I Wanted a Red Skirt

This all started when I was “just browsing” at my local fabric store. Well, I managed to leave the store without buying anything, but I had seen a red cotton fabric with pinstripes that I really liked. I few days later I saw this skirt and I knew the perfect fabric for it. I went back, bought the fabric and a zipper and started sewing right away. ( Note so self: Great idea!) I compared the length of the skirt to another one I own and added 1 1/2 inch to the pattern. I wanted the skirt to end right above the knee.

I had fun sewing it, but late at night I was a bit puzzled as to what they wanted me to do regarding the front. After a good night’s sleep I was able to figure it out, but a little drawing would have helped a lot. The other change I made is that I omitted the buttonholes. The front opening is fake anyway, there is an invisible zipper in the side seam.

I am very happy with how the skirt turned out and I especially like the large buttons I found in my stash. I hope the weather warms up a bit so I can wear it.

Pattern: Burda Style 4/2009 #101
Fabric: cotton/lycra blend
Buttons: stash

Another Apron: Kaleidoscope

This apron is also from the book A is for Apron, but I have made many changes to it. Before you start you should check out the errata posted on the publisher’s website. You can find the complete pattern and instructions there for this apron. For me it still did not quite work out. So what did I change?

– The Apron is too wide if you use quilting fabric. I briefly considered having a seam in the middle, but decided instead to make the apron about 2 inches narrower.

– I “lined” the apron using the same fabric on the back

– Instead of traditional pin-tucks I used a narrow twin needle on the waistband

– The instructions about the hem did not make much sense to me, so I made up my own version

– The waistband did not match the apron even taking into account that I made my apron narrower, so my waistband ended up not being as wide as it was intended.

Again I had a lot of fun sewing this apron.
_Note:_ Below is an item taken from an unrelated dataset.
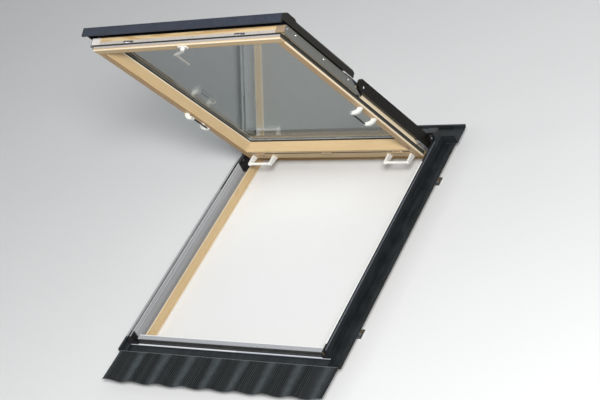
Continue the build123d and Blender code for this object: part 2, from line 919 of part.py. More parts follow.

It is nice when you can do some fancy work and not have to worry about it not fitting!

This is another birthday gift so I should mail it as soon as possible.

The Apron is Done

I finally managed to turn the small pile of pretty fabrics into an apron. I had a lot of fun sewing it. I have not sewn anything so elaborate in quite some time. The pattern is called Lorelei from the book A is for Apron.

For some reason the book does not offer real size patterns that you can cut out or trace, instead the patterns are printed onto the last pages of the book and it tells you how many times you have to re-size it using a large photo copier. In this case it was 400%. I chose the old fashioned method. Using a pencil and a ruler I drew a 1/4 inch grid onto the pattern. Then I took a tracing cloth that is printed with dots at 1 inch intervals and marked the corresponding dots on it. Every 1/4 inch in the book would be 1 inch in the life sized pattern. Admittedly it is a little bit tedious, but it would have taken quite some time to drive to a copy shop and it is expensive, too.

As an added bonus I found the tracing cloth great to work with because it sticks to the fabric, so cutting out the pattern pieces was very easy.

The fabrics I used are called Bubblegum Basics by Barbara Jones.  I made these changes to the pattern:

  • I lined the apron with a white cotton to make it a bit sturdier
  • I made my own bias binding
  • I did not use rick-rack, but cut a strip of the red fabric, folded it in half and stitched over it with a blind hem stitch to give it some picots.

I really like the style and fit of the apron, but if I make it again I would turn the top of the bib into a curve. In the pattern it forms a point, which makes it stand away from your chest. All in all I am very happy with hit and I just found out this morning the recipient likes it, too.